Beyond Statistics: Other Cues in the Toolkit

Statistical learning is the powerhouse of word segmentation, but it’s not the only tool in the infant’s toolkit. They also use other cues that work in concert with the probability math:

Prosody and Stress: This is the music of language—its rhythm, pitch, and intonation. In English, a huge number of two-syllable words follow a strong-weak stress pattern (e.g., BA-by, MO-ther, WA-ter). Babies pick up on this rhythmic pattern and use it as another clue that a stressed syllable is likely the beginning of a new word.
Phonotactics: These are the rules for how sounds can be combined in a particular language. For instance, in English, certain sound combinations are impossible at the beginning of a word (like “lp”) or the end of a word (like “hr”). An infant brain gradually learns these constraints, helping it rule out certain segmentation possibilities.
Child-Directed Speech: You know that high-pitched, sing-song voice adults often use with babies? Sometimes called “parentese”, this way of speaking is not just for being cute. It’s characterized by slower speech, exaggerated intonation, and longer pauses, all of which help to make word boundaries more obvious and aid the learning process.
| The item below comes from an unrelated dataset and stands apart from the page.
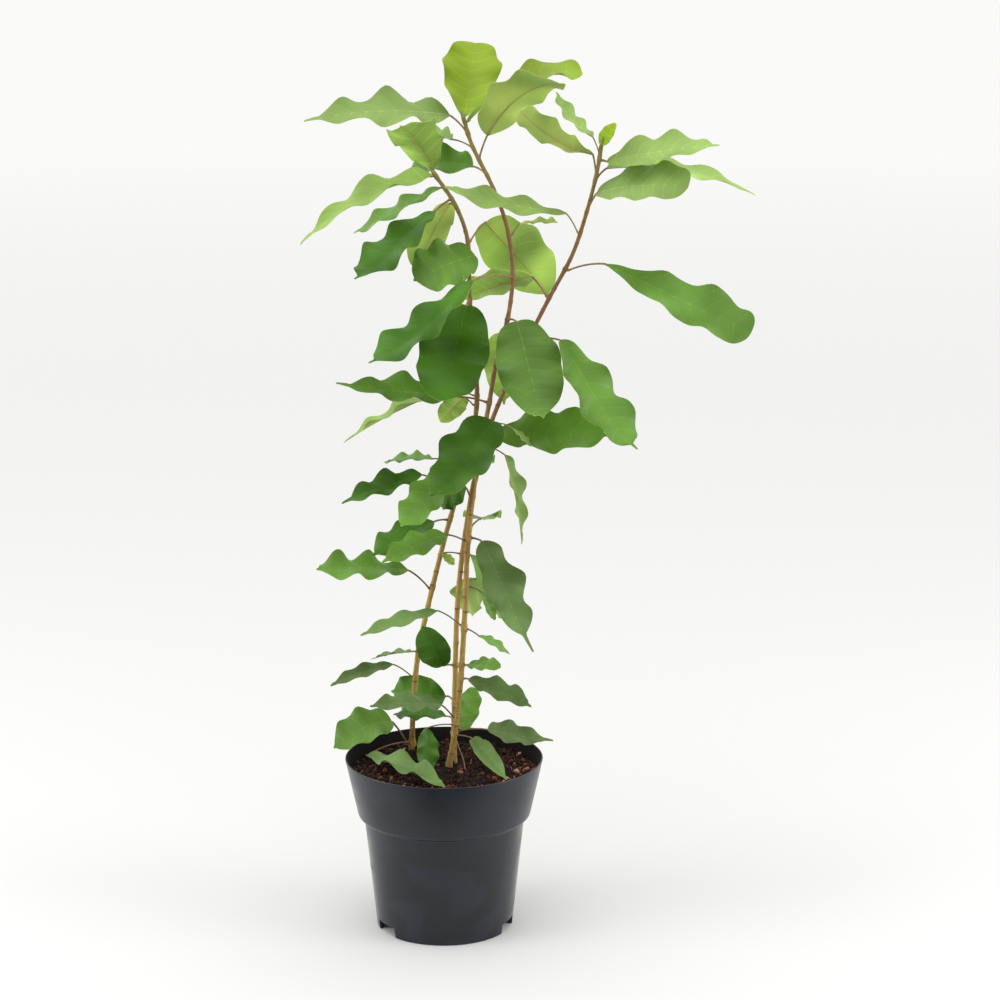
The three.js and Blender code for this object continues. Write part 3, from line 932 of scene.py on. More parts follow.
        rows, columns = place.shape
        grid = grid_faces(rows, columns)
        column = np.tile((across[1:] + across[:-1]) / 2, rows - 1)
        vein = np.repeat(strips, columns - 1) & (np.abs(column) < self.vein_colour_reach)
        into.add(top, grid, np.where(vein, self.vein_above, 0) + shade)
        into.add(below, grid[:, ::-1], np.where(vein, self.vein_below, self.lower + shade))

        rim = np.concatenate(
            [
                np.arange(rows) * columns,
                (rows - 1) * columns + np.arange(1, columns),
                np.arange(rows - 2, -1, -1) * columns + columns - 1,
                np.arange(columns - 2, -1, -1),
            ]
        )
        edge = np.stack([top.reshape(-1, 3)[rim], below.reshape(-1, 3)[rim]], axis=1)
        into.add(edge, grid_faces(len(rim), 2)[:, ::-1], self.margin)
        self.rib(midrib, leaf, into)

    def rib(self, midrib: Path, leaf: Leaf, into: Patchwork) -> None:
        """Adds the midrib: a slim tapering bar that shows a little above and stands out below.

        Args:
            midrib: The way it follows.
            leaf: The leaf's row.
            into: The piece that it joins.
        """
        shares = np.linspace(0, self.rib_reach, self.rib_rings)
        girth = self.petiole_radius * np.clip(leaf.width / self.full_width, self.least_rib, 1.0)
        radii = girth * (1 - shares) ** self.rib_taper * self.rib_share + self.rib_end
        points = tube(midrib, shares, radii, self.rib_sides)
        _, _, normal = midrib.at(shares)
        sink = self.rib_sunk * radii - self.rib_raised
        points = points - (normal * sink[:, None])[:, None]
        faces = ring_faces(len(shares), self.rib_sides)
        # The first point of a ring lies on the normal, so the faces beside it show above.
        turns = np.tile(np.arange(self.rib_sides), len(shares) - 1)
        above = (turns == 0) | (turns == self.rib_sides - 1)
        into.add(points, faces, np.where(above, self.rib_above, self.rib_below))

    def stalk(self, leaf: Leaf, root: Array, foot: Array, finish: int, into: Patchwork) -> Array:
        """Grows a petiole from inside the bark to its blade's base.

        Args:
            leaf: The leaf's row.
            root: Where it starts, inside the stem.
            foot: Where the source's petiole starts.
            finish: The number of its material.
            into: The piece that it joins.

        Returns:
            The base of the blade.
        """
        petiole = np.array(leaf.petiole, float)
        base = foot + petiole
        line = bezier(foot, foot + self.setting_off(petiole), base)
        if np.linalg.norm(foot - root) > CLEAR:
            line = np.concatenate([root[None], line])
        # It runs on under the blade's first stretch, where the midrib takes over.
        overlap = min(self.petiole_overlap, self.narrow_overlap * leaf.width)
        onward = base + unit(np.array(leaf.blade, float)) * overlap
        path = Path(np.concatenate([line, onward[None]]), np.array([0.3, -1.0, 0.2]), 60)
        shares = np.linspace(0, 1, max(8, int(path.length / self.petiole_step)))
        girth = self.petiole_radius * np.clip(leaf.width / self.full_width, self.least_petiole, 1.0)
        cushion = np.exp(-((shares * path.length / self.cushion_length) ** 2))
        radii = girth * (self.petiole_waist + self.petiole_gain * shares**3)
        radii = radii + (self.cushion_radius - self.petiole_waist) * cushion * girth
        radii[-1] = self.petiole_end
        rings = tube(path, shares, radii, self.petiole_sides)
        into.add(rings, ring_faces(len(shares), self.petiole_sides), finish)
        return base


class Side(Enum):
    """The three stems, by where their shoots stand."""

    LEFT = "left"
    CENTRE = "centre"
    RIGHT = "right"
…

From Sound Slices to Meaningful Words

The ability to segment words from a continuous stream of sound is one of the most incredible, foundational feats of human development. It happens automatically, without conscious instruction, and it sets the stage for everything that follows. Once a baby’s brain has reliably identified a sound chunk like “bottle” as a recurring unit, it can then begin the next great task: attaching meaning to it by noticing that this sound chunk consistently appears when a certain object does.

So the next time you see a baby staring intently while you talk, remember the powerful computational work happening behind those wide eyes. They aren’t just listening; they are analyzing, calculating, and discovering the fundamental building blocks of language, one syllable probability at a time.